## TASK
Present the data once more in exactly its original form.

------ RECORDS SUPPLIED ------

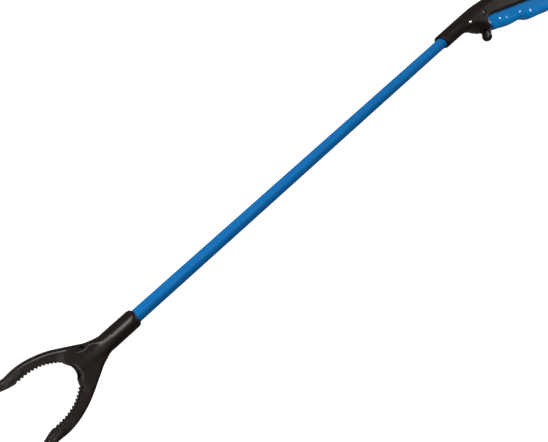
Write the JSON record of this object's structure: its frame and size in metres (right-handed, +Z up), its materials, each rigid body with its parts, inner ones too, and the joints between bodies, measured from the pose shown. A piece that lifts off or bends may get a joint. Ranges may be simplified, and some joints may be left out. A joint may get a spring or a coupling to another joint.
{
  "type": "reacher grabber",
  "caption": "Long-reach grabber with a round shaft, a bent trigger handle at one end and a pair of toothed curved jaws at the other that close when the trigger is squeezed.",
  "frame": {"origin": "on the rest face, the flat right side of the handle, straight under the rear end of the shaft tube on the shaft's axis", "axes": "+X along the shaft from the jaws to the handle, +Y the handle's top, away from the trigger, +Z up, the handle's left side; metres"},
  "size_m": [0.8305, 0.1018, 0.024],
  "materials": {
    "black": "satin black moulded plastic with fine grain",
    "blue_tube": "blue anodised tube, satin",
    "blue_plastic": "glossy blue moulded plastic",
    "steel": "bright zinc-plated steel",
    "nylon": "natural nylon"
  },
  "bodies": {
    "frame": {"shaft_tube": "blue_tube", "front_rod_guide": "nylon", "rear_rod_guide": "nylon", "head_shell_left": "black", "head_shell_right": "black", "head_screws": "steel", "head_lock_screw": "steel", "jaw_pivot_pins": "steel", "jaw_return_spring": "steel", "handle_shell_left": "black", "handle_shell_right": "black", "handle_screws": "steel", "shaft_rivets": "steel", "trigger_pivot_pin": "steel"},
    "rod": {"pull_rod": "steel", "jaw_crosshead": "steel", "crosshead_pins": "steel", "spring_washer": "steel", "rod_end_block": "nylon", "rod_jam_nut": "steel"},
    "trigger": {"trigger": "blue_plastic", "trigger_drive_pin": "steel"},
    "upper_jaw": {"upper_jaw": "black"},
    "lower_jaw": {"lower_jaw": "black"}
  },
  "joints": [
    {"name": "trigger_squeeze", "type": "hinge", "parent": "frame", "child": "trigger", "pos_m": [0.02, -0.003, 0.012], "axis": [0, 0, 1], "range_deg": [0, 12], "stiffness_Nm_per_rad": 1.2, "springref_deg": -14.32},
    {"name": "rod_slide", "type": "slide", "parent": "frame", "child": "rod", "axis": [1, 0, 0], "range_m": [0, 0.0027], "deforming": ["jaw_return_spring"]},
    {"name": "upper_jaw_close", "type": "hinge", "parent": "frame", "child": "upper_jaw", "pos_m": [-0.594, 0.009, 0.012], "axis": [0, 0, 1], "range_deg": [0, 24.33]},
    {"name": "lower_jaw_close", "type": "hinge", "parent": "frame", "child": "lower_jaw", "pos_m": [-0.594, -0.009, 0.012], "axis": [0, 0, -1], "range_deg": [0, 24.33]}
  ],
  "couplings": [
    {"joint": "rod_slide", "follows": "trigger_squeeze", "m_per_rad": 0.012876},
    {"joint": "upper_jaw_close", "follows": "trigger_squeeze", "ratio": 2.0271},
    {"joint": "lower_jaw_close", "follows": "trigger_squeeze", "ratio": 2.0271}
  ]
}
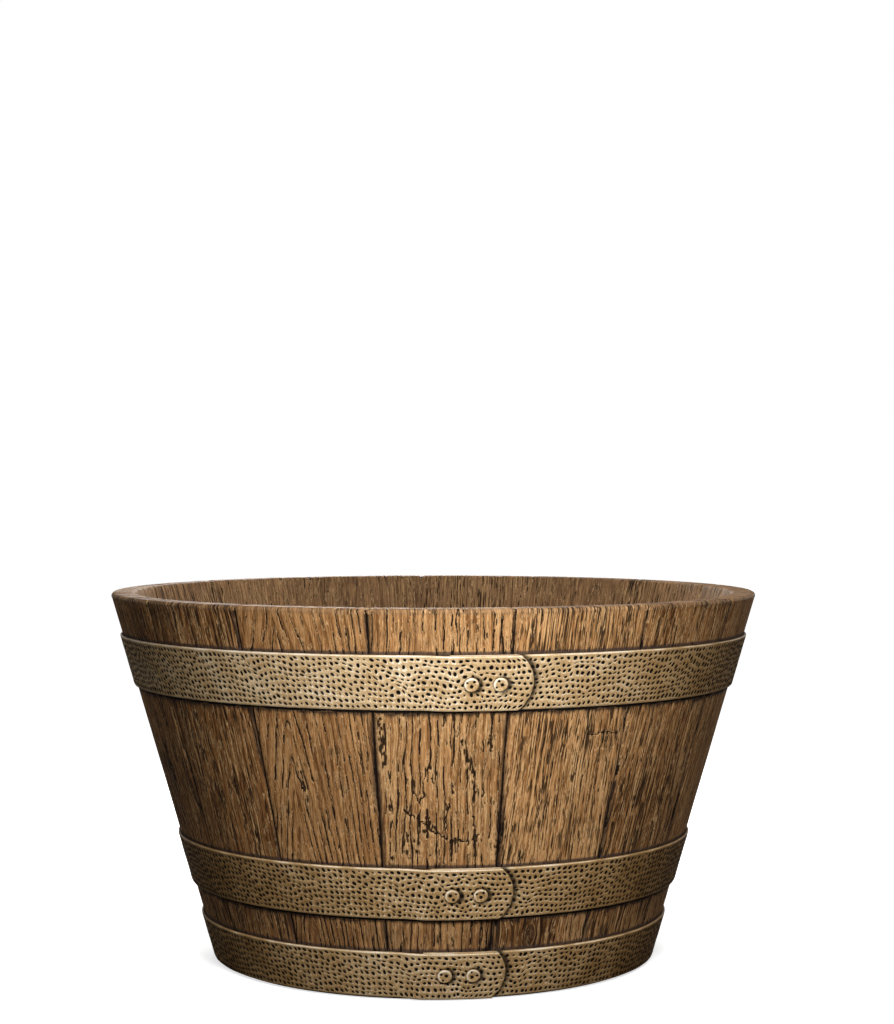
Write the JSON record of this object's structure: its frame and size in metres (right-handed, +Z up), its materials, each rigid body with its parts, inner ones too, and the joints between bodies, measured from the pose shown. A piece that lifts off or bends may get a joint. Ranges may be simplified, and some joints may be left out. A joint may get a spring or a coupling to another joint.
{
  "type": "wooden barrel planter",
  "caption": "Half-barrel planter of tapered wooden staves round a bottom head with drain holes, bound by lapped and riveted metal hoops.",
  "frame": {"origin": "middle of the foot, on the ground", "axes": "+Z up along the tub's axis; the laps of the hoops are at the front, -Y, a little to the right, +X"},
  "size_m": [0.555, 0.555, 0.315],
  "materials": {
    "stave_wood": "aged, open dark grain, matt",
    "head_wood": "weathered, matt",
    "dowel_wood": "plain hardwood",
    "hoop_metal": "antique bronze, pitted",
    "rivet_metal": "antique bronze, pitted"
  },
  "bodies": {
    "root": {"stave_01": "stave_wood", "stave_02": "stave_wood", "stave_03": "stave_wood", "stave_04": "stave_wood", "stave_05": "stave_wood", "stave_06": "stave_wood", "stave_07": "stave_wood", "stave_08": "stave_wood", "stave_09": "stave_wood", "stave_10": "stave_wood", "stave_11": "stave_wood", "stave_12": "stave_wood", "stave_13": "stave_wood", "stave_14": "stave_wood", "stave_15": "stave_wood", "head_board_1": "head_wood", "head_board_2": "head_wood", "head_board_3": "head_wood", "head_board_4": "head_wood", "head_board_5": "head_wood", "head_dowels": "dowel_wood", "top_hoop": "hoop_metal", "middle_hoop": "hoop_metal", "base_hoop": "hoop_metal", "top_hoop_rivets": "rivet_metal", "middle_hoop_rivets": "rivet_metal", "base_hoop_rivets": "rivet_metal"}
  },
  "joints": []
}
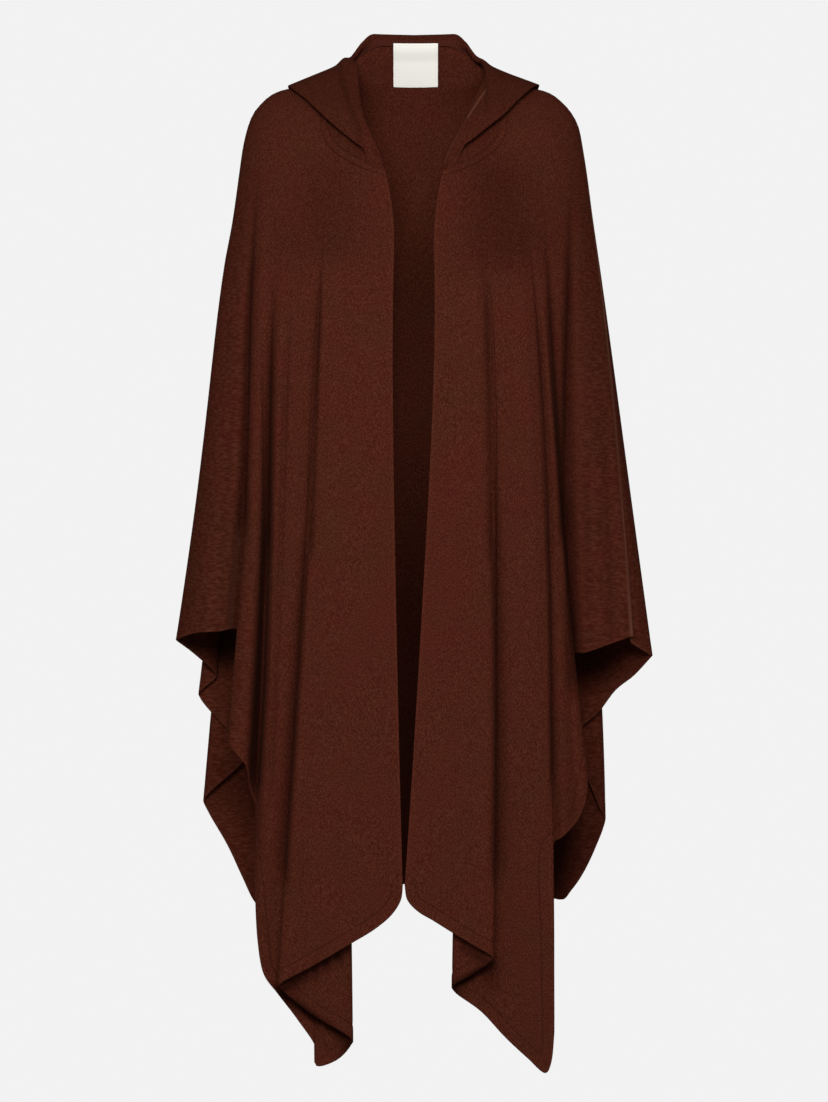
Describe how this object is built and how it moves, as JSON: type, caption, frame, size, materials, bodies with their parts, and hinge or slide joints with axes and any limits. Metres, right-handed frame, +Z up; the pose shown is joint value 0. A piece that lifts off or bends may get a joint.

------

## RESPONSE TO THE EXERCISE
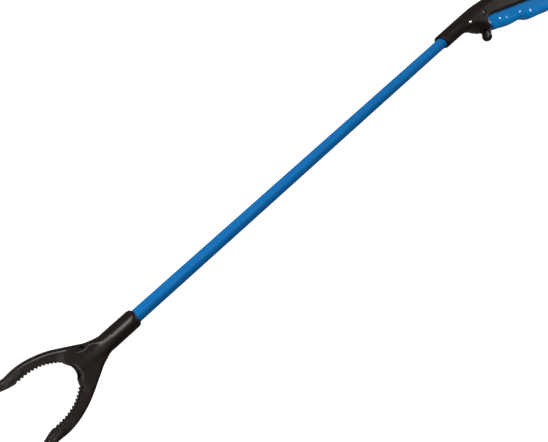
Write the JSON record of this object's structure: its frame and size in metres (right-handed, +Z up), its materials, each rigid body with its parts, inner ones too, and the joints between bodies, measured from the pose shown. A piece that lifts off or bends may get a joint. Ranges may be simplified, and some joints may be left out. A joint may get a spring or a coupling to another joint.
{
  "type": "reacher grabber",
  "caption": "Long-reach grabber with a round shaft, a bent trigger handle at one end and a pair of toothed curved jaws at the other that close when the trigger is squeezed.",
  "frame": {"origin": "on the rest face, the flat right side of the handle, straight under the rear end of the shaft tube on the shaft's axis", "axes": "+X along the shaft from the jaws to the handle, +Y the handle's top, away from the trigger, +Z up, the handle's left side; metres"},
  "size_m": [0.8305, 0.1018, 0.024],
  "materials": {
    "black": "satin black moulded plastic with fine grain",
    "blue_tube": "blue anodised tube, satin",
    "blue_plastic": "glossy blue moulded plastic",
    "steel": "bright zinc-plated steel",
    "nylon": "natural nylon"
  },
  "bodies": {
    "frame": {"shaft_tube": "blue_tube", "front_rod_guide": "nylon", "rear_rod_guide": "nylon", "head_shell_left": "black", "head_shell_right": "black", "head_screws": "steel", "head_lock_screw": "steel", "jaw_pivot_pins": "steel", "jaw_return_spring": "steel", "handle_shell_left": "black", "handle_shell_right": "black", "handle_screws": "steel", "shaft_rivets": "steel", "trigger_pivot_pin": "steel"},
    "rod": {"pull_rod": "steel", "jaw_crosshead": "steel", "crosshead_pins": "steel", "spring_washer": "steel", "rod_end_block": "nylon", "rod_jam_nut": "steel"},
    "trigger": {"trigger": "blue_plastic", "trigger_drive_pin": "steel"},
    "upper_jaw": {"upper_jaw": "black"},
    "lower_jaw": {"lower_jaw": "black"}
  },
  "joints": [
    {"name": "trigger_squeeze", "type": "hinge", "parent": "frame", "child": "trigger", "pos_m": [0.02, -0.003, 0.012], "axis": [0, 0, 1], "range_deg": [0, 12], "stiffness_Nm_per_rad": 1.2, "springref_deg": -14.32},
    {"name": "rod_slide", "type": "slide", "parent": "frame", "child": "rod", "axis": [1, 0, 0], "range_m": [0, 0.0027], "deforming": ["jaw_return_spring"]},
    {"name": "upper_jaw_close", "type": "hinge", "parent": "frame", "child": "upper_jaw", "pos_m": [-0.594, 0.009, 0.012], "axis": [0, 0, 1], "range_deg": [0, 24.33]},
    {"name": "lower_jaw_close", "type": "hinge", "parent": "frame", "child": "lower_jaw", "pos_m": [-0.594, -0.009, 0.012], "axis": [0, 0, -1], "range_deg": [0, 24.33]}
  ],
  "couplings": [
    {"joint": "rod_slide", "follows": "trigger_squeeze", "m_per_rad": 0.012876},
    {"joint": "upper_jaw_close", "follows": "trigger_squeeze", "ratio": 2.0271},
    {"joint": "lower_jaw_close", "follows": "trigger_squeeze", "ratio": 2.0271}
  ]
}
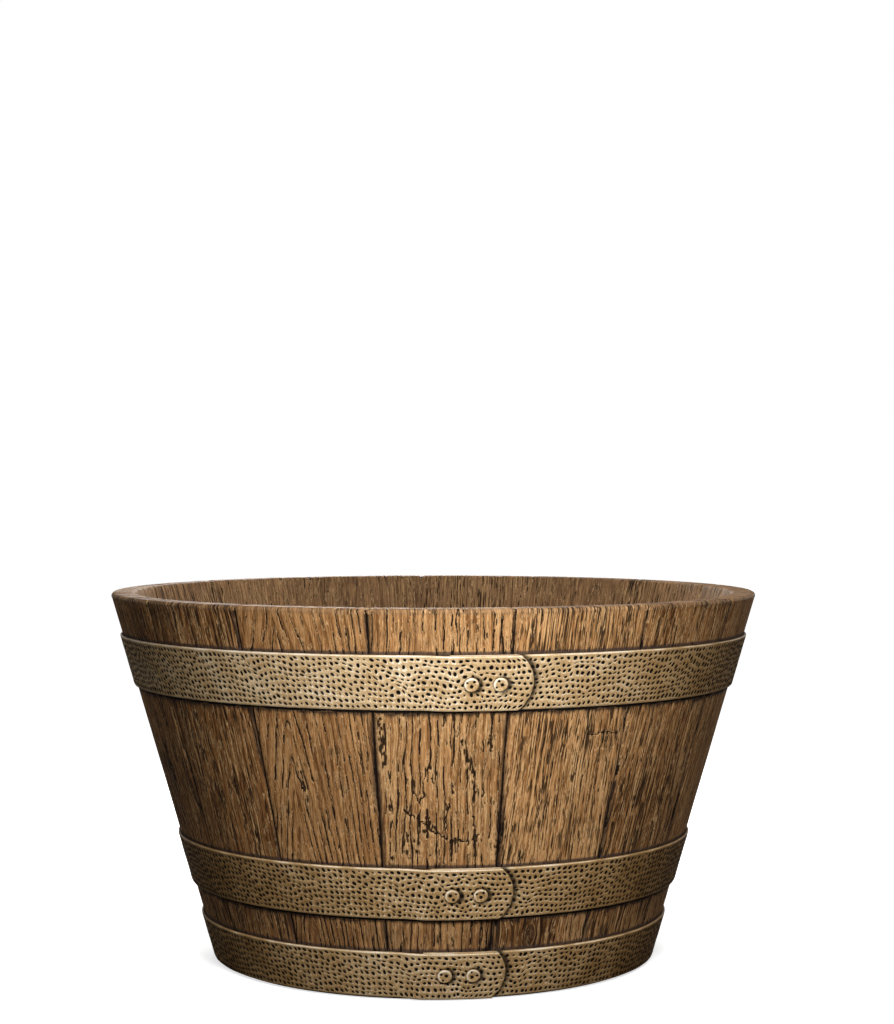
Write the JSON record of this object's structure: its frame and size in metres (right-handed, +Z up), its materials, each rigid body with its parts, inner ones too, and the joints between bodies, measured from the pose shown. A piece that lifts off or bends may get a joint. Ranges may be simplified, and some joints may be left out. A joint may get a spring or a coupling to another joint.
{
  "type": "wooden barrel planter",
  "caption": "Half-barrel planter of tapered wooden staves round a bottom head with drain holes, bound by lapped and riveted metal hoops.",
  "frame": {"origin": "middle of the foot, on the ground", "axes": "+Z up along the tub's axis; the laps of the hoops are at the front, -Y, a little to the right, +X"},
  "size_m": [0.555, 0.555, 0.315],
  "materials": {
    "stave_wood": "aged, open dark grain, matt",
    "head_wood": "weathered, matt",
    "dowel_wood": "plain hardwood",
    "hoop_metal": "antique bronze, pitted",
    "rivet_metal": "antique bronze, pitted"
  },
  "bodies": {
    "root": {"stave_01": "stave_wood", "stave_02": "stave_wood", "stave_03": "stave_wood", "stave_04": "stave_wood", "stave_05": "stave_wood", "stave_06": "stave_wood", "stave_07": "stave_wood", "stave_08": "stave_wood", "stave_09": "stave_wood", "stave_10": "stave_wood", "stave_11": "stave_wood", "stave_12": "stave_wood", "stave_13": "stave_wood", "stave_14": "stave_wood", "stave_15": "stave_wood", "head_board_1": "head_wood", "head_board_2": "head_wood", "head_board_3": "head_wood", "head_board_4": "head_wood", "head_board_5": "head_wood", "head_dowels": "dowel_wood", "top_hoop": "hoop_metal", "middle_hoop": "hoop_metal", "base_hoop": "hoop_metal", "top_hoop_rivets": "rivet_metal", "middle_hoop_rivets": "rivet_metal", "base_hoop_rivets": "rivet_metal"}
  },
  "joints": []
}
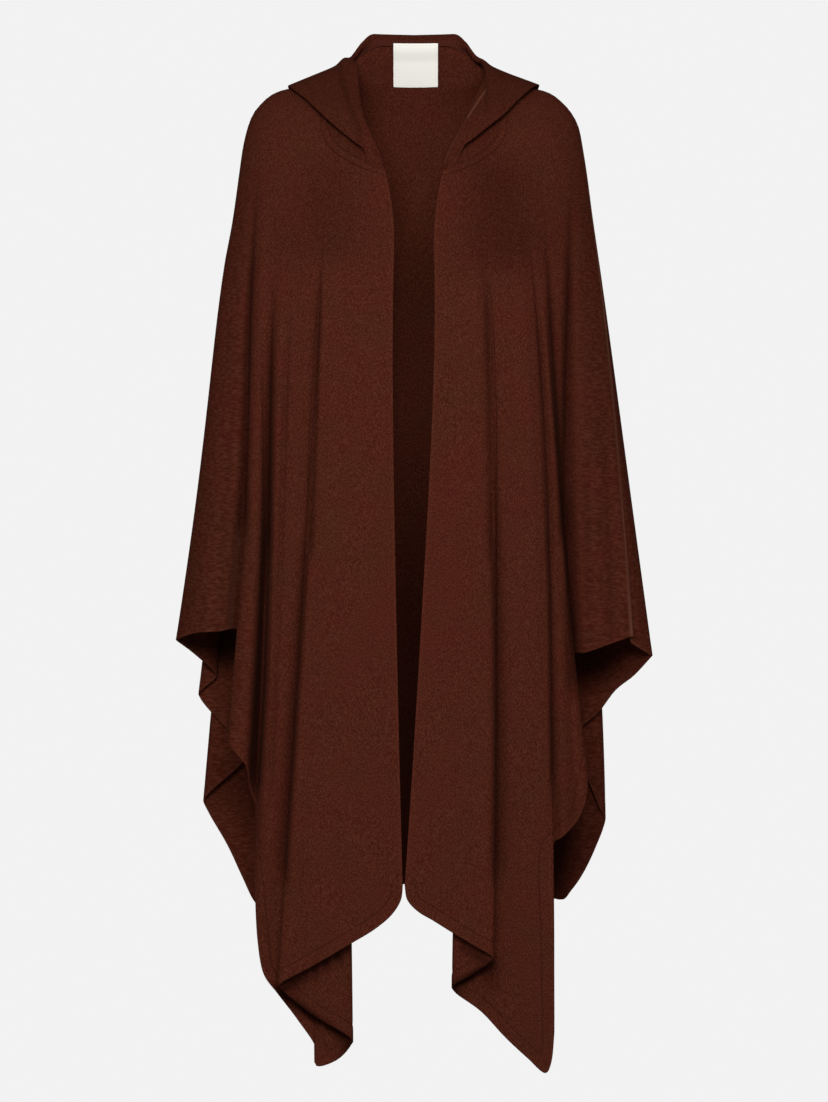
Describe how this object is built and how it moves, as JSON: type, caption, frame, size, materials, bodies with their parts, and hinge or slide joints with axes and any limits. Metres, right-handed frame, +Z up; the pose shown is joint value 0. A piece that lifts off or bends may get a joint.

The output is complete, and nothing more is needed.